Nothing in the record before us indicates that De Leon or Chapa was a licensed or registered surveyor. Accordingly, we conclude that De Leon and Chapa have failed to meet their burden to show that the trial court abused its discretion in denying their motion to dismiss.
The dissent points out that one of the documents that is included in the appendix to De Leon's and Chapa's appellees' brief is a copy of the Bakers' first amended petition with a certificate of merit attached that seems to concede that Chapa is a registered professional land surveyor. Such document is not in the record that is currently before us; therefore, we are not considering it in our analysis of De Leon's and Chapa's issues. See Robb, 417 S.W.3d at 589. The dissent suggests, however, that we should allow the parties the opportunity to designate the document to be included in a supplemental clerk's record so that we can "reach the merits of the actual issues already raised in this appeal" rather than disposing of this appeal "on purely procedural grounds."
But the Bakers' first amended petition was not the live pleading when the trial court ruled on De Leon's and Chapa's motion to dismiss. The Bakers' first amended petition was filed almost five months after the trial court denied De Leon's and Chapa's motion to dismiss. Therefore, we believe that it is irrelevant to the issues raised in this appeal.

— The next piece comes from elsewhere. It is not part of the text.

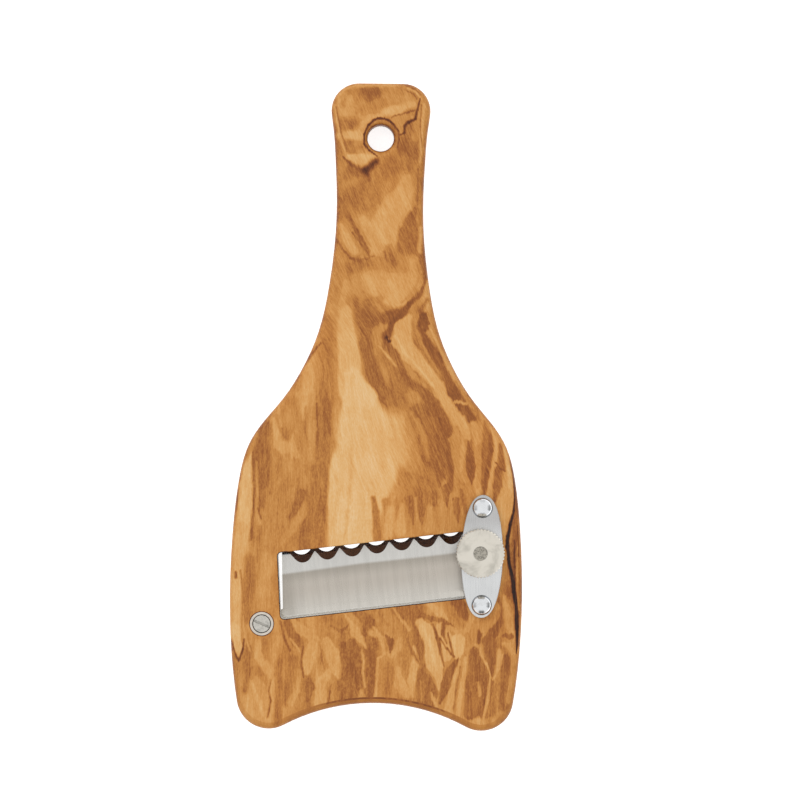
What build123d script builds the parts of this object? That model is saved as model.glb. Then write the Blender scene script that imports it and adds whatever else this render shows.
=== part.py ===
"""Truffle slicer: an olive wood paddle with a scalloped blade in a pocket behind its window.

Millimetres. The slicer lies on its back: +X to the right, +Y towards the end of the handle and +Z out of the
front. The origin is in the middle of the board's length and width, on its back face.
"""
from build123d import *
from math import atan2, ceil, cos, degrees, floor, hypot, pi, radians, sin, sqrt, tan
import os

# General
overrun = 1.0  # how far a cut runs past the face that it opens
press_gap = 0.02  # radial, a metal shank held in wood or metal
slide_gap = 0.05  # radial, a shaft that turns or slides in its hole
lay_gap = 0.05  # between flat faces that move on each other

# Board
board_length = 210.0
board_width = 95.0
board_thickness = 9.0
edge_round = 2.2
handle_width = 28.1  # at its narrowest
head_width = 32.2  # at the end of the handle
head_round = 8.9
head_lean = 8.5  # degrees, how far the handle's side still spreads where the end's round begins
foot_round = 10.5
foot_inset = 13.0  # from the widest part of the side to the middle of the foot's round
foot_lean = 9.5  # degrees, how far the side leans where the foot's round ends
arch_round = 62.5  # the hollow between the feet
# The side's points, from the foot to the handle. The first share is of half the board's width, or of half the
# handle's narrowest width, and the second is of the board's length, from its middle.
body_side_shares = (
    (0.980, -0.3945),
    (1.000, -0.2945),
    (0.983, -0.1900),
    (0.941, -0.1088),
    (0.882, -0.0611),
    (0.791, -0.0278),
    (0.652, 0.0103),
)
handle_side_shares = (
    (1.755, 0.0579),
    (1.392, 0.1150),
    (1.147, 0.1912),
    (1.000, 0.3150),
    (1.046, 0.3912),
)

# Hanging hole
hang_diameter = 8.6
hang_mouth_round = 1.7
hang_inset = 17.8  # from the end of the handle

# Places of the pivot and of the adjusting screw
pivot_inset = 10.54  # from the widest part of the left side
pivot_rise = 34.2  # above the feet
screw_inset = 13.85  # from the widest part of the right side
screw_rise = 23.76  # above the pivot

# Blade
blade_tilt = 7.6  # degrees
blade_thickness = 1.5
blade_recess = 0.3  # how far its back lies inside the board's back face
edge_reach = 1.0  # of the cutting edge, past the window's upper left corner
blade_end_margin = 5.3  # past the adjusting screw
blade_end_lean = 6.0  # degrees, of the left end
blade_corner = 3.0
ear_width = 8.5
ear_length = 7.11  # from the pivot to the blade's left end
shoulder_rise = 3.4  # where the left end meets the ear
ear_corner = 0.5
bevel_run = 2.2
facet_run = 6.0
facet_drop = 0.4
facet_margin = 4.25  # the ground edge stops this far before the adjusting screw
scallop_pitch = 8.16
scallop_round = 3.4
scallop_flank = 50.0  # degrees
tip_land = 0.3
edge_land = 2.4  # straight edge left of the first scallop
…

"In determining whether a trial court abused its discretion, a reviewing court is generally bound by the record before the trial court at the time its decision was made." In re M-I L.L.C., 505 S.W.3d 569, 574 (Tex. 2016) (orig. proceeding) (citing Univ. of Tex. v. Morris, 162 Tex. 60, 64, 344 S.W.2d 426, 429 (1961)). At the time that the trial court denied De Leon's and Chapa's motion to dismiss, neither the Bakers nor De Leon and Chapa had shown that De Leon and Chapa were licensed or registered surveyors. Accordingly, we cannot conclude that the trial court abused its discretion in denying De Leon's and Chapa's motion to dismiss. See Rinkle v. Graf, 658 S.W.3d 821, 824 (Tex. App.-Houston [14th Dist.] 2022, no pet.) (stating that because trial court did not file findings of fact and conclusions of law, appellate court would uphold trial court's ruling on any theory supported by record and would imply any findings of fact necessary to support trial court's ruling). Furthermore, because this determination is dispositive, we need not reach whether the Bakers' claimed damages arose from the provision of professional services by De Leon and Chapa or whether De Leon and Chapa waived the certificate-of-merit requirement due to participation in litigation.
Conclusion
In light of the foregoing, we overrule De Leon's and Chapa's issues and affirm the trial court's judgment.

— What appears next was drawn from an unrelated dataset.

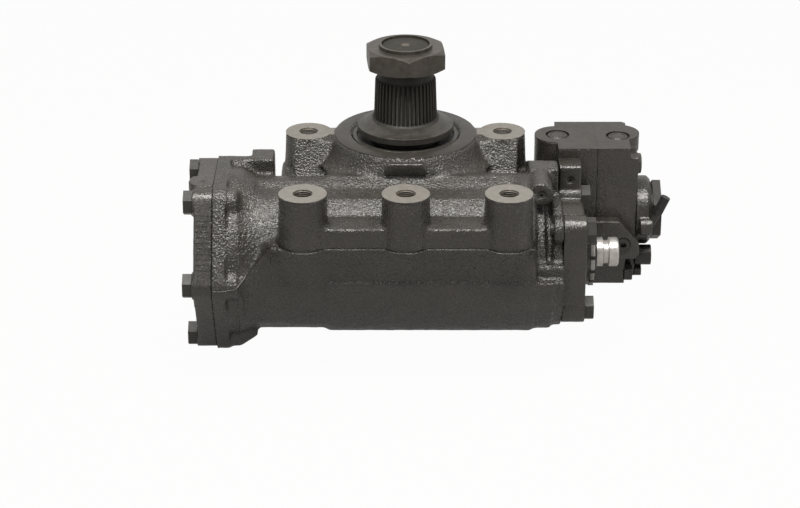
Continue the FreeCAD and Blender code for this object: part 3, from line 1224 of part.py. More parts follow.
def spool_end():
    """Round cap, large hexagon plug, bleed nipple and small fasteners at the right end."""
    spool_line = ("spool_axis_y", "-spool_axis_drop")
    cap = new_part("spool_cap")
    revolve(cap, "cap", "x", ("0",) + spool_line, [
        ("aux_right", "0"),
        ("aux_right", "spool_cap_radius"),
        ("spool_cap_end - spool_cap_bevel", "spool_cap_radius"),
        ("spool_cap_end", "spool_cap_radius - spool_cap_bevel"),
        ("spool_cap_end", "0"),
    ])
    solid(cap, "AdditiveCylinder", "nipple_boss", ("relief_cover_right + 0.5",) + NIPPLE_ROOT[1:], "x",
          Radius="8", Height="spool_cap_end - relief_cover_right - 0.5")
    hole = solid(cap, "SubtractiveCylinder", "nipple_hole", NIPPLE_ROOT,
                 Radius="nipple_radius", Height="nipple_length")
    hole.Placement = FreeCAD.Placement(hole.Placement.Base, nipple_lean())
    bind(hole, "Placement.Rotation.Angle", "nipple_turn")

    plug = new_part("spool_plug")
    solid(plug, "AdditiveCylinder", "neck", ("spool_cap_end",) + spool_line, "x",
          Radius="spool_plug_corner - 6", Height="spool_plug_neck + 1")
    solid(plug, "AdditivePrism", "hexagon", ("spool_cap_end + spool_plug_neck",) + spool_line, "x", 0,
          Circumradius="spool_plug_corner", Height="spool_plug_end - spool_cap_end - spool_plug_neck")

    for name, feature, start, radius, length in (
        ("bleed_nipple", "nipple", "0", "nipple_radius", "nipple_length"),
        ("bleed_dust_cap", "cap", "dust_cap_root", "dust_cap_radius", "dust_cap_length"),
    ):
        piece = new_part(name, NIPPLE_ROOT)
        piece.Placement = FreeCAD.Placement(piece.Placement.Base, nipple_lean())
        bind(piece, "Placement.Rotation.Angle", "nipple_turn")
        solid(piece, "AdditiveCylinder", feature, ("0", "0", start), Radius=radius, Height=length)
        if name == "bleed_dust_cap":
            solid(piece, "SubtractiveCylinder", "bore", ("0", "0", start),
                  Radius="nipple_radius", Height="nipple_length - dust_cap_root")

    suction = new_part("suction_plug")
    solid(suction, "AdditiveCylinder", "plug", ("aux_right + 1", "-aux_front + 10.3", "-spool_axis_drop - 36.2"),
          "x", Radius="suction_plug_radius", Height="suction_plug_end - aux_right - 1")

    foot_bolt = new_part("valve_foot_bolt")
    solid(foot_bolt, "AdditivePrism", "head", ("valve_foot_right", "-aux_front - 2", "-valve_foot_bottom + 9"), "x",
          Circumradius="small_bolt_corner", Height="small_bolt_head")

    drain = new_part("drain_screw")
    solid(drain, "AdditivePrism", "head", ("aux_right + 1", "-aux_front + 10.3", "-valve_foot_bottom + 6"), "x",
          Circumradius="drain_corner", Height="drain_head")


main_housing()
end_cover()
end_cover_pieces()
rack_piston()
worm()
ball_set()
input_shaft()
valve_housing()
valve_housing_pieces()
sector_shaft()
output_shaft_pieces()
side_cover()
aux_valve()
document.recompute()

for item in document.Objects:
    if "Invalid" in item.State or "Error" in item.State:
        raise RuntimeError(f"{item.Name} did not rebuild: {item.State}")
os.makedirs("parts", exist_ok=True)
for item in sub_parts:
    if item.Shape.isNull() or not item.Shape.isValid():
        raise RuntimeError(f"{item.Label} has no valid shape")
    item.Shape.exportStep(f"parts/{item.Label}.step")
    print(f"{item.Label}: {len(item.Shape.Solids)} solids, {item.Shape.Volume:.0f} cubic millimetres")
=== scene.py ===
"""Looks of a heavy hydraulic steering gear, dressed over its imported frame.

The castings get a cast skin with rounded edges, the machined faces stay crisp, and every shaft,
seal and fastener gets its own finish. Metres; X along the piston, Y to the back, Z up the output shaft.
"""

import logging
import math
from dataclasses import dataclass, field
from enum import Enum
from typing import Callable, Sequence

import bmesh
import bpy
import numpy as np
from mathutils import Matrix, Vector, noise
from mathutils.bvhtree import BVHTree


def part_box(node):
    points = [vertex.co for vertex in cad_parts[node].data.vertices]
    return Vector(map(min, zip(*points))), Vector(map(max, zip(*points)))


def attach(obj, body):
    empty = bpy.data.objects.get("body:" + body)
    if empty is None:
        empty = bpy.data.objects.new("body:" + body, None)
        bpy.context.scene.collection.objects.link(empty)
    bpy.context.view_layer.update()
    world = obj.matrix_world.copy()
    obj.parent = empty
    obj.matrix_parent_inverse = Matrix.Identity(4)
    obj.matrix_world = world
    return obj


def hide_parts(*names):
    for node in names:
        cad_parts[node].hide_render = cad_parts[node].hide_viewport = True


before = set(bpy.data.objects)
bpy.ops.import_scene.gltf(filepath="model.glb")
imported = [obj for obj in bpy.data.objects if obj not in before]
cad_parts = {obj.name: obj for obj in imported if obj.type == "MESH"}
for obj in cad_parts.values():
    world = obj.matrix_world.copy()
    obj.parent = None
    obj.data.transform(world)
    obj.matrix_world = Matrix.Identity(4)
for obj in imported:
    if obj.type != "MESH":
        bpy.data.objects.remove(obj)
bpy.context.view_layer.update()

LOG = logging.getLogger("steering_gear")
MM = 0.001
PISTON_Y, PISTON_Z = -70 * MM, -81.5 * MM

# Corners nearer to each other than these are one: in a frame mesh, and in a piece made here
FRAME_MERGE, MERGE = 2e-6, 1e-6
# Edges of a turned piece that are shorter than this are taken out
NO_LENGTH = 1e-7
# A point nearer to a hole's axis than this has no direction away from it
ON_AXIS = 1e-4
# Largest angles, in degrees, that are shaded smooth: on most pieces, turned ones, the shaft's core, the pad
CREASE, TURNED_CREASE, CORE_CREASE, PAD_CREASE = 35.0, 32.0, 30.0, 40.0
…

(Chief Justice Gray dissenting)
Affirmed
DISSENT
My understanding of the Court's opinion is that because the Court is not considering the appendices utilized without objection by the parties, and because there may be nothing in the existing appellate record which conclusively establishes either defendant is a registered professional surveyor, that the interlocutory order denying the motion to dismiss because no certificate of merit was attached to the plaintiff's petition is being affirmed.
I have grave concerns about that route to a disposition of this appeal because not only has no one argued that as a basis for affirming the trial court's order, it seems to be undisputed; and everyone seems to confess/assume/concede that at least one of the named defendants is a registered professional land surveyor. Moreover, appendix Tab 14 is a copy of the appellees' amended petition with a certificate of merit attached that states that the affiant, Xavier Sandoval, is a registered professional land surveyor which is the same professional license as Xavier Chapa. (Emphasis added). From the copy in the appendix before us, it appears this document is in the clerk's file but not the clerk's record.
A question remains whether we can, or should, be able to rely upon documents filed after the trial court's order that is the subject of an interlocutory appeal. If it was jurisdictional we could, but I do not think that this is jurisdictional. But notwithstanding the interlocutory appeal, the case proceeded in the trial court, and there are now things in the clerk's file which unquestionably negate the basis of the Court's disposition of this appeal. We do not know what else was already in the record at the time of the trial court's decision which would negate the basis of disposing of the interlocutory appeal raised only by the Court.
If the Court wants to affirmatively address the issue, I think the proper way to do it would be, pursuant to Tex.R.App.P. 44.3, notify the parties of the defect in procedure which is the attempted use of an appendix in lieu of a clerk's record, identify the defect in the appeal that we cannot rely upon documents outside the appellate record, and allow the parties the opportunity to designate items to be included in a supplemental clerk's record which would then become part of the appellate record. The other issue will be what discovery has been filed so that the clerk may also include it in the clerk's record. We could then require supplemental briefing, if necessary, and thereafter reach the merits of the actual issues already raised in this appeal.
Because the Court, without complying with Tex.R.App.P. 44.3, disposes of this appeal on purely procedural grounds that could potentially be cured, I respectfully dissent.